According to CBS News, 7 different members of the avian-abusing Easterling family have now plead guilty to violating the Animal Welfare Act’s prohibition against animal fighting. Court-ordered sentences for them range from probation up to 2 years in federal prison.

George William “Billy” Easterling, 56, got 22 months in prison. Brent Colon Easterling, 38, got 24 months in prison. William “Tyler” Easterling, 30, got 20 months in prison. William Colon “Jim” Easterling, 77, got two years of home detention instead of prison. Earlier this year three other family members caught charges too. Kassi Brook Easterling, 39, Amber Nicole Easterling, 25, and Thomas Glyn “Junior” Williams, 34 were all sentenced to probation.

Altogether, the family had reportedly been hosting cockfighting events for more than two years. The fights took place at a makeshift arena on their property that had seating for up to 150 people. According to court records, entry fees of up to $1,500 were collected. The roosters had razor blades strapped to their talons for the fights. Spectators also gambled on the chicken scuffles. The cocky criminal family also ran two large fighting-bird breeding businesses known as Swift Creek Gamefarm and L&L Gamefarm. Those farms bred and sold thousands of birds to be used in fights.

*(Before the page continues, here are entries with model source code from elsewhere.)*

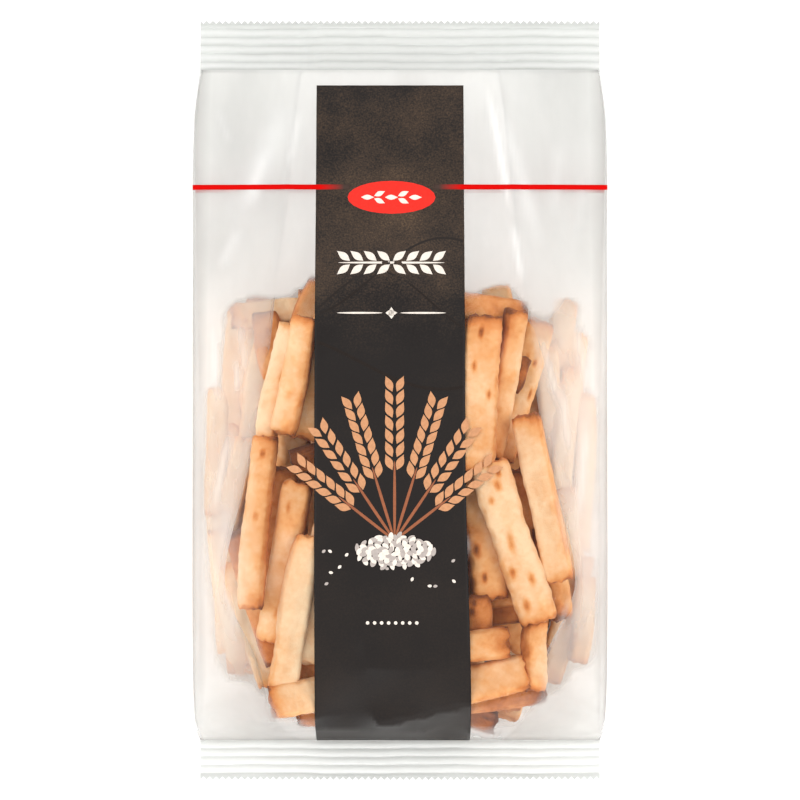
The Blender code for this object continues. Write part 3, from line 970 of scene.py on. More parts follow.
def make_back_seam():
    """The lengthwise seam, pressed flat against the back."""
    ys = np.linspace(BOTTOM_EDGE, TOP_EDGE, 90)
    xs = np.linspace(-2.0, BACK_SEAM_WIDTH - 2.0, 9)
    x, y = np.meshgrid(xs, ys)
    z = back_plain(x, y) - 0.1 - 0.25 * fade(x, -2.0, 0.0)
    strip = grid_piece("back_seam", np.stack([x, y, np.maximum(z, 0.12)], axis=2))
    thicken(strip, 0.12)
    return finish(strip, "shaded_back_film", 40)


def make_band(film):
    """The dark printed band on the front."""
    rows = int(np.searchsorted(film.ys, BAND_TOP - 0.01)) + 1
    columns = slice(LEFT_COLUMNS, LEFT_COLUMNS + BAND_COLUMNS + 1)
    band = grid_piece("printed_band", film.front_points(PRINT_LIFT)[:rows, columns])
    thicken(band, INK, 1.0)
    return finish(band, "band_print")


def make_red_line(film):
    """The thin line round the bag, broken on the band where the badge sits."""
    edges = [LINE_MIDDLE - LINE_WIDTH / 2, LINE_MIDDLE + LINE_WIDTH / 2]
    first, last = [int(np.argmin(np.abs(film.ys - edge))) for edge in edges]
    rows = slice(first, last + 1)
    front = film.front_points(PRINT_LIFT + 0.06)[rows]
    across = front[0, :, 0]
    left = front[:, :int(np.searchsorted(across, LINE_STOP_LEFT)) + 1]
    right = front[:, int(np.searchsorted(across, LINE_STOP_RIGHT)) - 1:]
    strips = [left, right, film.back_points(0.06)[rows]]
    for side in (-1, 1):
        for upper in (False, True):
            strips.append(film.side_points(side, upper, 0.06)[rows])
    line = join("red_line", [grid_piece("line", points) for points in strips])
    thicken(line, INK)
    return finish(line, "line_print")


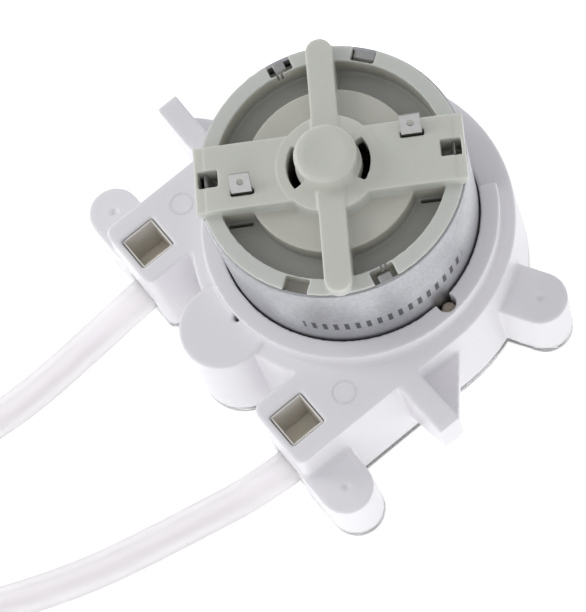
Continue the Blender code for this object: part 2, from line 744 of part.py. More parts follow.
def make_end_bell():
    """The moulded end of the motor, with its cross bars and bearing boss."""
    degrees = math.degrees(BELL_ANGLE)
    rim = BELL_RIM_TOP
    lip = MOTOR_RIM + 0.12
    inner, outer = GROOVE_SIDES
    profile = [(0.0, BELL_BOTTOM), (15.35, BELL_BOTTOM), (15.35, lip), (BELL_LIP, lip), (BELL_LIP, rim)]
    profile += [(outer, rim), (outer, GROOVE_FLOOR), (inner, GROOVE_FLOOR), (inner, DISC_TOP)]
    profile.append((0.0, DISC_TOP))
    bell = lathe("end_bell", profile, 60)
    width = 2.0 * BAR_HALF_WIDTH
    boss = [(0.0, 34.0), (3.75, 34.0), (3.7, 37.7), (3.3, 38.2), (2.5, 38.3), (1.5, 38.15), (0.0, 38.05)]
    tips = 2.0 * 15.9
    rib = turned(stadium((-14.4, 0.0), (14.4, 0.0), 1.6), degrees + 90.0)
    join(
        bell,
        block("bar", (0.0, 0.0), (BAR_LENGTH, width), 30.0, BAR_TOP, degrees),
        block("bar_tips", (0.0, 0.0), (tips, width), 33.2, BAR_TOP - 0.1, degrees),
        block("rib_foot", (0.0, 0.0), (3.1, 28.3), 29.6, 33.9, degrees),
        prism("rib", rib, 33.2, BAR_TOP + 0.3),
        cylinder("hub", 6.1, 32.0, BAR_TOP + 0.1, steps=48),
        lathe("boss", boss, 32),
        solver="MANIFOLD",
    )
    cuts = [
        cylinder("commutator_room", 5.2, 28.0, 33.4, steps=40),
        cylinder("bearing_room", 2.6, 33.0, 36.6),
        cylinder("shaft_room", 1.2, 36.0, 37.2, steps=24),
    ]
    for side in (0.0, 180.0):
        cuts.append(sector("slot", 3.9, 4.95, 33.0, 36.0, degrees + side, 34.0, 10))
        cuts.append(block("window", (14.3, 0.0), (2.4, 2.1), 31.6, 36.0, degrees + side))
        foot = (math.copysign(11.4, 90.0 - side), -BAR_HALF_WIDTH - 0.35)
        cuts.append(block("foot_slot", foot, (3.0, 0.4), 28.0, 31.5, degrees))
    for notch in CRIMP_NOTCHES:
        cuts.append(block("notch", (15.0, 0.0), (2.2, 2.9), 31.8, 34.0, notch))
    for place in TERMINAL_PLACES:
        cuts.append(block("terminal_slot", place, (2.8, 0.8), 28.0, 36.0, degrees))
    cut(bell, *cuts, solver="MANIFOLD")
    return finish_piece(bell, "milky_nylon")


def make_terminals():
    """The two solder tabs and the leaf brushes that they feed."""
    degrees = math.degrees(BELL_ANGLE)
    for number, place in enumerate(TERMINAL_PLACES, start=1):
        tab_side = [(-0.2, 28.1), (0.2, 28.1), (0.2, 35.2), (1.7, 36.7), (1.42, 36.98), (-0.2, 35.37)]
        tab = wall_prism("terminal_%d" % number, tab_side, -1.2, 1.2)
        hole = cylinder("hole", 0.42, -1.0, 1.0, steps=12)
        hole.data.transform(Matrix.Rotation(TERMINAL_LEAN, 4, "Y"))
        hole.data.transform(Matrix.Translation((0.85, 0.0, 36.12)))
        cut(tab, hole)
        tab.data.transform(Matrix.Rotation(math.radians(90.0), 4, "Z"))
        tab.data.transform(Matrix.Translation((place[0], place[1], 0.0)))
        tab.data.transform(Matrix.Rotation(BELL_ANGLE, 4, "Z"))
        finish_piece(tab, "steel")
        side = math.copysign(1.0, place[0])
        leaf = [(0.0, 3.35), (0.0, 3.55), (6.6, 3.55), (8.4, 1.3), (10.2, 1.3), (10.2, 1.1), (8.3, 1.1)]
        leaf += [(6.5, 3.35)]
        outline = turned([(side * x, side * y) for x, y in leaf], degrees)
        brush = prism("brush_%d" % number, outline, 27.0, 28.7)
        finish_piece(brush, "bronze")


def make_motor_inside():
    """Magnets and bearings, which stay still in the can."""
    for number in (1, 2):
        middle = math.degrees(BELL_ANGLE) + 90.0 + 180.0 * number
        span = MAGNET_HALF_SPAN
        magnet = sector("magnet_%d" % number, *MAGNET_SIDES, *MAGNET_HEIGHTS, middle, span, 26)
        finish_piece(magnet, "ferrite")
    front = [(BORE, 11.7), (2.95, 11.7), (2.95, 14.5), (BORE, 14.5)]
    finish_piece(lathe("front_bearing", front, 24, closed=True), "bronze")
    rear = [(BORE, 33.8), (2.45, 33.8), (2.45, 36.4), (BORE, 36.4)]
    finish_piece(lathe("rear_bearing", rear, 24, closed=True), "bronze")


def core_outline():
    """A three pole lamination: hub, necks and wide pole shoes."""
    points = []
    for pole in range(3):
        middle = 120.0 * pole
        neck = math.degrees(math.asin(CORE_NECK / CORE_HUB))
        points += arc((0.0, 0.0), CORE_HUB, middle - 60.0, middle - neck, 3)
        inner = math.degrees(math.asin(CORE_NECK / CORE_SHOE))
        points += arc((0.0, 0.0), CORE_SHOE, middle - inner, middle - 47.0, 5)
        points += arc((0.0, 0.0), CORE_RADIUS, middle - 50.0, middle + 50.0, 14)
        points += arc((0.0, 0.0), CORE_SHOE, middle + 47.0, middle + inner, 5)
        points += arc((0.0, 0.0), CORE_HUB, middle + neck, middle + 60.0, 3)[:-1]
    return points


def make_armature():
    """Everything on the motor's shaft, which turns as one piece."""
    shaft_profile = [(0.0, 2.9), (0.8, 2.9), (SHAFT_RADIUS, 3.1)]
    shaft_profile += [(SHAFT_RADIUS, 36.8), (0.8, 37.0), (0.0, 37.0)]
    shaft = lathe("motor_shaft", shaft_profile, 24)
    finish_piece(shaft, "steel")
    core = prism("armature_core", core_outline(), *CORE_HEIGHTS)
    cut(core, cylinder("bore", SNUG_BORE, 10.0, 30.0, steps=24))
    finish_piece(core, "dark_steel")
    for pole in range(3):
        coil = block("winding_%d" % (pole + 1), (7.4, 0.0), (4.8, 8.2), 15.9, 25.7, 120.0 * pole)
        cut(coil, block("neck", (7.6, 0.0), (9.0, 3.5), 16.65, 24.95, 120.0 * pole))
        finish_piece(coil, "copper")
    commutator = ring("commutator", SNUG_BORE, COMMUTATOR_RADIUS, 26.3, 32.6, 36)
    slots = []
    for pole in range(3):
        slots.append(block("gap", (COMMUTATOR_RADIUS, 0.0), (1.0, 0.35), 26.8, 34.0, 60.0 + 120.0 * pole))
    cut(commutator, *slots)
    finish_piece(commutator, "copper")
    washer = ring("shaft_washer", SNUG_BORE, 2.3, 11.15, 11.5, 24)
    finish_piece(washer, "natural_plastic")


def main():
    """Build every piece of the pump."""
    clear_scene()
    make_rear_housing()
    make_front_cover()
    make_screws()
    make_pump_tube()
    make_tube_tail("tube_tail_left", LEFT_ROUTE)
    make_tube_tail("tube_tail_right", RIGHT_ROUTE)
    make_tube_clamp()
    make_ring_gear()
    make_sun_pinion()
    make_planets()
    make_carrier()
    make_motor_can()
    make_end_bell()
    make_terminals()
    make_motor_inside()
    make_armature()


main()
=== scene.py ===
"""Studio scene of a small peristaltic pump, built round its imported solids.

The pump stands on its clear front cover with the motor upwards. Lengths in the
classes below are millimetres; MM turns them into the metres that Blender uses.
"""
from __future__ import annotations

import json
import logging
import math
from dataclasses import dataclass
from enum import Enum
from typing import Dict, Iterable, List, Optional, Sequence, Tuple

import bmesh
import bpy
from mathutils import Matrix, Vector

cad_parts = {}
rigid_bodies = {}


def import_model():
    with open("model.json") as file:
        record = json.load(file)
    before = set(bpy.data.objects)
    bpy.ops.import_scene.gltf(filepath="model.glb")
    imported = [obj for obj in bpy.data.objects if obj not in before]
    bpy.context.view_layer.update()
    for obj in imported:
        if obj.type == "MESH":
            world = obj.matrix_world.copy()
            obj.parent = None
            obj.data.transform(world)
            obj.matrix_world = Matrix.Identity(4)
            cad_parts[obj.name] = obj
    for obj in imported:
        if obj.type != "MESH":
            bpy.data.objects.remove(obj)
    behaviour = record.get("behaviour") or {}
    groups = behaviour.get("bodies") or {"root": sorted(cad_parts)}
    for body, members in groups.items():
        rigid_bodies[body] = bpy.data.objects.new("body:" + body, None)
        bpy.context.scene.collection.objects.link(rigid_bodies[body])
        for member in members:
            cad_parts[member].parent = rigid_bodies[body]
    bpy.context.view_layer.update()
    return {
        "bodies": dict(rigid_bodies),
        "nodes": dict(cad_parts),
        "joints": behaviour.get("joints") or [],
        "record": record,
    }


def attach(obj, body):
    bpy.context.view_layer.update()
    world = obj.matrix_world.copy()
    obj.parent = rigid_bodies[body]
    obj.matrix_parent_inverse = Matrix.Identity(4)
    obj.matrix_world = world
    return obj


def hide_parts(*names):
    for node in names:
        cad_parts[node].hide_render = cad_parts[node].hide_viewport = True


MM = 0.001
HOUSING = "housing"

WELD = 0.001
CLOUD_SCALE = 90.0
CLOUD_CONTRAST = 1.6
FINE_CONTRAST = 1.4
COAT_ROUGHNESS = 0.15
BUMP_STRENGTH = 0.35
FALLOFF = (1.0, 0.95, 0.9)
INK_COLOUR = (0.12, 0.12, 0.13, 1.0)

Colour = Tuple[float, float, float]
Pair = Tuple[float, float]
Point = Tuple[float, float, float]

log = logging.getLogger("pump")


class Pattern(Enum):
    """How a finish varies over its surface."""

    MOULDED = "moulded"
    SPUN = "spun"
    SINTERED = "sintered"


# ---------------------------------------------------------------- mesh helpers
def to_object(name: str, shape: bmesh.types.BMesh, scale: float = MM) -> bpy.types.Object:
    """Turn a bmesh into a linked object that faces outward.

    Args:
        name: the object's name.
        shape: the bmesh, which is freed.
        scale: what its coordinates are multiplied by.

    Returns:
        The new object.
    """
    bmesh.ops.remove_doubles(shape, verts=shape.verts, dist=WELD * MM / scale)
    bmesh.ops.recalc_face_normals(shape, faces=shape.faces)
    mesh = bpy.data.meshes.new(name)
    shape.to_mesh(mesh)
    shape.free()
    mesh.transform(Matrix.Scale(scale, 4))
    item = bpy.data.objects.new(name, mesh)
    bpy.context.scene.collection.objects.link(item)
    return item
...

“As these sentences vividly show, the Department of Justice will continue to hold accountable those who encourage and profit from forcing animals to fight each other for human entertainment,” said Assistant Attorney General Todd Kim. “The court determined that the illegal conduct involved animal fighting on an ‘exceptional scale’ and imposed sentences which reflect the unusual cruelty of a business model that relies on the death or injury of thousands of birds for entertainment and profit.”